Clines formerly worked for the Central Intelligence Agency and in 1990 he was convicted on felony tax evasion charges, including willfully failing to report profits from secret arms dealings with the Nicaraguan Contras during the Iran-Contra affair.

For their help in bringing the two companies together, Connell, Clines and others were rewarded with shares in the company, which later became known as Systems of Excellence, also headed by Huttoe, Connell said.

Connell said she received 150,000 shares in January 1996.

Others given shares and charged in the civil suit with Connell were Clines, his wife, Heidi Deconde Clines, Wall Street Management Group, its president, Robert Ciofalo, and its consultant, Calvin Moore.

At that time shares in the company were trading on the Over-the-Counter Bulletin Board exchange for about 25 cents each. But Connell was impressed with the company's future.

"I believed in this company," she said. "It had all of the trappings of a growing company."

She was so impressed that she paid $25,000 in early 1996 to buy another 209,484 shares.

Connell was quickly rewarded.

"The stock went up and up," she said.

It went as high as about $5 a share. But the federal investigation has shown that the reason was that Huttoe and associates were using tactics to manipulate the stock price.

Meanwhile, Connell was selling some of her shares. By the time the stock was suspended in October 1996 by the SEC and Huttoe was charged a month later, Connell had sold enough shares to realize a profit of $190,086, says the government.

Connell said she was surprised when problems began to surface in the fall of 1996 that led to Huttoe's indictment. She said the collapse of the company left her with thousands of worthless shares of stock.

The heart of the SEC's claim against Connell is that she should not have sold the shares because they were never registered with the SEC.

Connell and her husband, Gerald, say they never knew the shares weren't registered.

"It was my belief [that they were registered], the broker's belief, the trading agent's belief, it was everybody's belief," Gerald Connell said yesterday.

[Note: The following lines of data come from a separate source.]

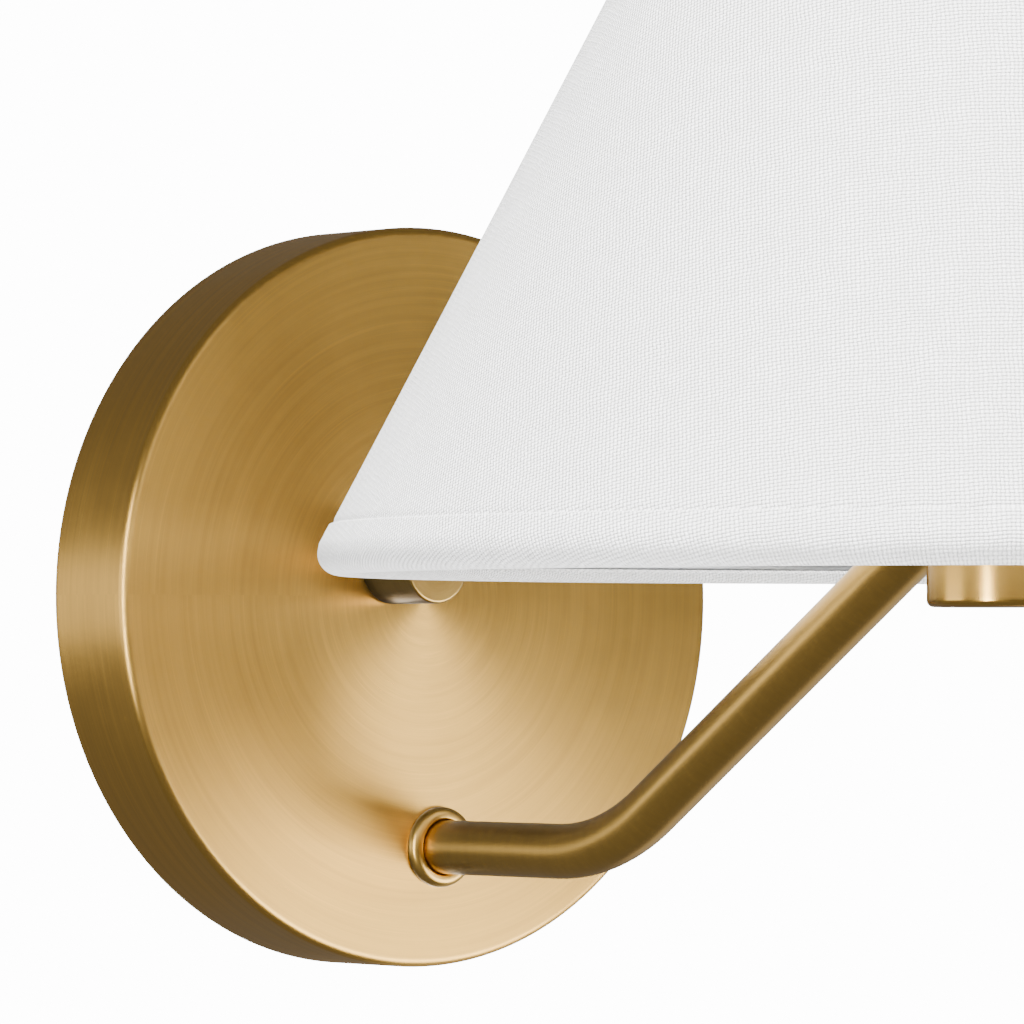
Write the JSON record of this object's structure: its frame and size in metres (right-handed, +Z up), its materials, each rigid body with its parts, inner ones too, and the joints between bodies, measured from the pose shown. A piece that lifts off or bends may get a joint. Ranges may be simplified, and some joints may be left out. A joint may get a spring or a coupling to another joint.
{
  "type": "wall sconce",
  "caption": "Wall light: round brushed brass back plate with a rotary switch knob, a bent tube arm that turns in a collar, and a tapered off-white linen shade",
  "frame": {"origin": "centre of the back plate on the wall plane", "axes": "+Z up, +Y into the wall, +X to the right when facing the wall; the arm and shade stand out along -Y"},
  "size_m": [0.2178, 0.2748, 0.1938],
  "materials": {
    "satin_brass": "brushed and clear lacquered",
    "raw_brass": "plain turned brass",
    "zinc_steel": "zinc plated",
    "green_screw": "green passivated screw",
    "black_plastic": "moulded phenolic, satin",
    "white_ceramic": "white glaze",
    "frosted_glass": "frosted inside",
    "linen": "plain linen weave, off white",
    "liner_paper": "smooth white lining",
    "black_lead": "black insulation",
    "white_lead": "white insulation",
    "splice_plastic": "orange moulded cap"
  },
  "bodies": {
    "wall_plate": {"back_plate": "satin_brass", "mounting_strap": "zinc_steel", "box_screw_left": "zinc_steel", "box_screw_right": "zinc_steel", "ground_screw": "green_screw", "rim_screw_top": "satin_brass", "rim_screw_bottom": "satin_brass", "switch_housing": "black_plastic", "switch_nut": "zinc_steel", "switch_lead_left": "black_lead", "switch_lead_right": "black_lead", "switch_splice_left": "splice_plastic", "switch_splice_right": "splice_plastic", "arm_collar": "satin_brass", "collar_washer": "zinc_steel", "collar_nut": "zinc_steel"},
    "knob": {"control_knob": "satin_brass", "switch_shaft": "raw_brass", "knob_screw": "zinc_steel"},
    "arm": {"arm_tube": "satin_brass", "arm_stop_ring": "raw_brass", "arm_lead_left": "black_lead", "arm_lead_right": "white_lead", "arm_splice_left": "splice_plastic", "arm_splice_right": "splice_plastic", "socket_cup": "satin_brass", "cup_screw": "zinc_steel", "socket_post": "zinc_steel", "socket_body": "white_ceramic", "screw_shell": "raw_brass", "centre_contact": "raw_brass", "bulb_base": "zinc_steel", "bulb_glass": "frosted_glass", "shade_ring_nut": "black_plastic"},
    "shade": {"shade_cover": "linen", "shade_liner": "liner_paper", "shade_top_wire": "zinc_steel", "shade_bottom_wire": "zinc_steel", "fitter_ring": "zinc_steel", "fitter_arm_1": "zinc_steel", "fitter_arm_2": "zinc_steel", "fitter_arm_3": "zinc_steel"}
  },
  "joints": [
    {"name": "knob_turn", "type": "hinge", "parent": "wall_plate", "child": "knob", "pos_m": [-0.0078, -0.027, 0.0054], "axis": [0, -1, 0], "continuous": true},
    {"name": "arm_swing", "type": "hinge", "parent": "wall_plate", "child": "arm", "pos_m": [0.0031, -0.016, -0.0442], "axis": [0, -1, 0], "range_deg": [-30, 30]},
    {"name": "shade_turn", "type": "hinge", "parent": "arm", "child": "shade", "pos_m": [0.0031, -0.1659, 0.04], "axis": [0, 0, 1], "continuous": true}
  ]
}
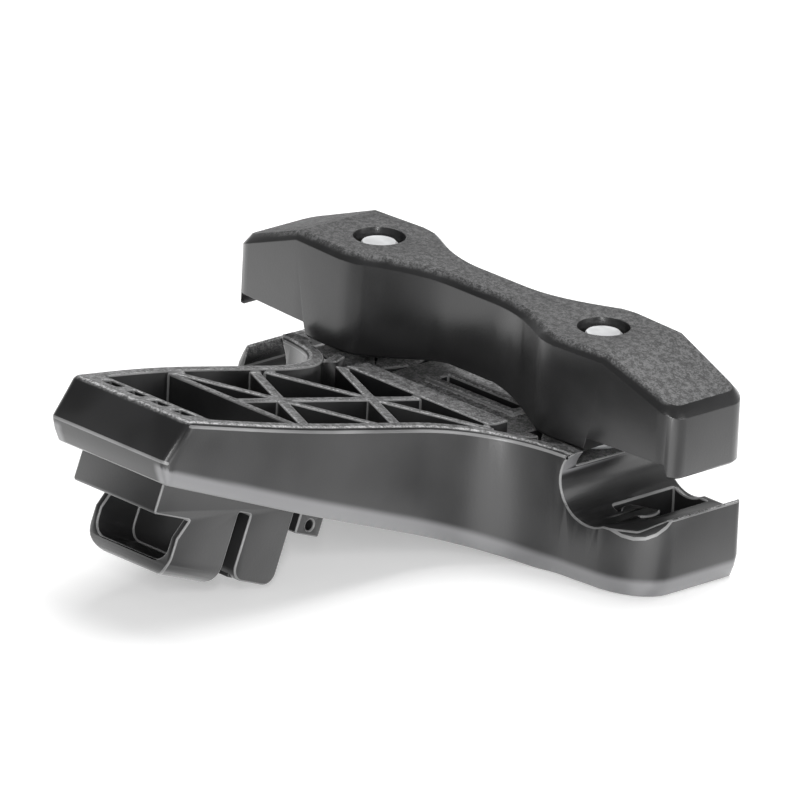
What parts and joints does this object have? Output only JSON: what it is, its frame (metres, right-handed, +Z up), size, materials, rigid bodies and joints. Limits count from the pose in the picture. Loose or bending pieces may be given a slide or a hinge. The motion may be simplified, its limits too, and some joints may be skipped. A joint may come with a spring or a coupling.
{
  "type": "saddle bag mount",
  "caption": "Ribbed plastic mount that clamps on the two rails under a bicycle saddle with a bolted bar and carries a bag on the connector under its rear end.",
  "frame": {"origin": "midway between the axes of the two saddle rails, at the middle of the clamp bar's width", "axes": "+X across the saddle towards the right rail, +Y along the rails towards the saddle's nose, +Z up, square to the rails"},
  "size_m": [0.0586, 0.053, 0.0215],
  "materials": {
    "base_plastic": "moulded glass-filled nylon, charcoal black, satin walls",
    "bar_plastic": "moulded glass-filled nylon, charcoal black, finely speckled top",
    "screw_steel": "bright turned steel",
    "washer_steel": "zinc-bright stamped steel",
    "insert_brass": "knurled brass",
    "magnet_nickel": "nickel-plated",
    "cover_plastic": "moulded, smooth satin"
  },
  "bodies": {
    "base": {"base": "base_plastic", "screw_washer_left": "washer_steel", "screw_washer_right": "washer_steel", "connector_magnet": "magnet_nickel", "magnet_cover": "cover_plastic"},
    "clamp_bar": {"clamp_bar": "bar_plastic", "threaded_insert_left": "insert_brass", "threaded_insert_right": "insert_brass"},
    "screw_left": {"clamp_screw_left": "screw_steel"},
    "screw_right": {"clamp_screw_right": "screw_steel"}
  },
  "joints": [
    {"name": "bar_lift", "type": "slide", "parent": "base", "child": "clamp_bar", "axis": [0, 0, 1], "range_m": [-0.001, 0.004]},
    {"name": "screw_left_turn", "type": "hinge", "parent": "base", "child": "screw_left", "pos_m": [-0.015, 0, 0], "axis": [0, 0, -1], "range_deg": [-515, 2058]},
    {"name": "screw_right_turn", "type": "hinge", "parent": "base", "child": "screw_right", "pos_m": [0.015, 0, 0], "axis": [0, 0, -1], "range_deg": [-515, 2058]}
  ],
  "couplings": [
    {"joint": "screw_left_turn", "follows": "bar_lift", "rad_per_m": 8976},
    {"joint": "screw_right_turn", "follows": "bar_lift", "rad_per_m": 8976}
  ]
}
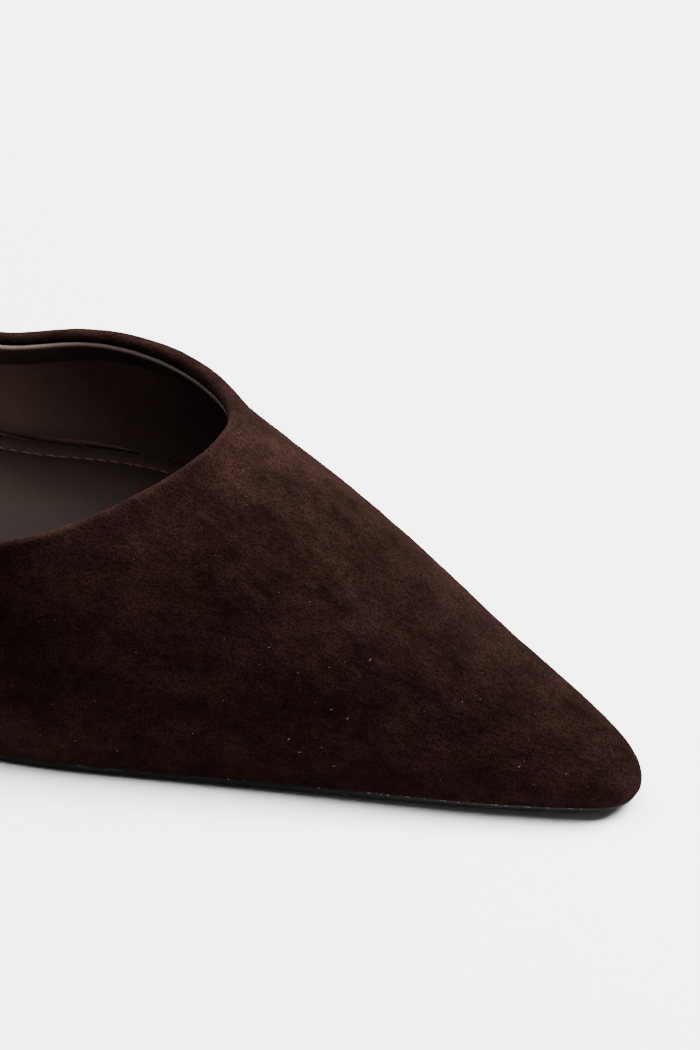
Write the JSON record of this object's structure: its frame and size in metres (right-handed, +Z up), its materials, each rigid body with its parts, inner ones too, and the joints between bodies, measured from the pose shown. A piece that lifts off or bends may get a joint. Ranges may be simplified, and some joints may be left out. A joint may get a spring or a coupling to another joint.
{
  "type": "stiletto pump",
  "caption": "Pointed right pump with a hollow suede upper, low collar, insole, thin sole and slim covered high heel.",
  "frame": {"origin": "middle of the bounding box on the floor that the shoe stands on", "axes": "+X along the shoe to the toe, +Y to the inner (medial) side of the foot, +Z up"},
  "size_m": [0.2352, 0.0778, 0.1351],
  "materials": {
    "upper_suede": "matt suede nap, dark chocolate brown",
    "sock_leather": "smooth grey-brown lining leather, low sheen",
    "black_sole": "black smooth sole leather, satin",
    "heel_suede": "matt suede nap, dark chocolate brown",
    "tip_rubber": "hard black rubber, matt"
  },
  "bodies": {
    "root": {"upper": "upper_suede", "insole": "sock_leather", "outsole": "black_sole", "heel": "heel_suede", "heel_tip": "tip_rubber"}
  },
  "joints": []
}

Gerald Connell is experienced with securities. He was a Newport stockbroker until 1991, when he pleaded guilty to laundering money for federal agents posing as drug dealers. He was sentenced to 30 months in federal prison.

The SEC complaint against Connell says that when she bought the $25,000 worth of stock she signed an agreement acknowledging that she had read warnings that the stocks had not been registered with the SEC.

Connell yesterday questioned why the SEC is seeking repayment from her when she did not participate in the fraud but simply sold what she thought were legitimate shares.

"Is there a reasonable explanation why an investor four or five years down the line would be called upon to return their profits?" she asked. She said others also profited after she sold her shares to them. "Where do you go with this, how far down the line do you go?"

Mark Braswell, branch chief for the SEC's enforcement unit, said the goal of the government is to recoup money to compensate the stockholders who lost money by buying stock in Systems of Excellence. He said that so far $12 million has been collected as a result of 8 lawsuits that the government has brought against 40 individuals.

He said a court-appointed receiver will determine how any money that is recovered is redistributed, but it is unlikely that Kathleen Connell would be elgible. He said if a federal judge rules that Connell owes the money, the $190,086 requested already deducts her $25,000 investment in the company. That means she would break even on her investment, Braswell said.

Others will not be as lucky. Braswell estimated that the amount recouped and sent back to investors probably would amount to "pennies on the dollar."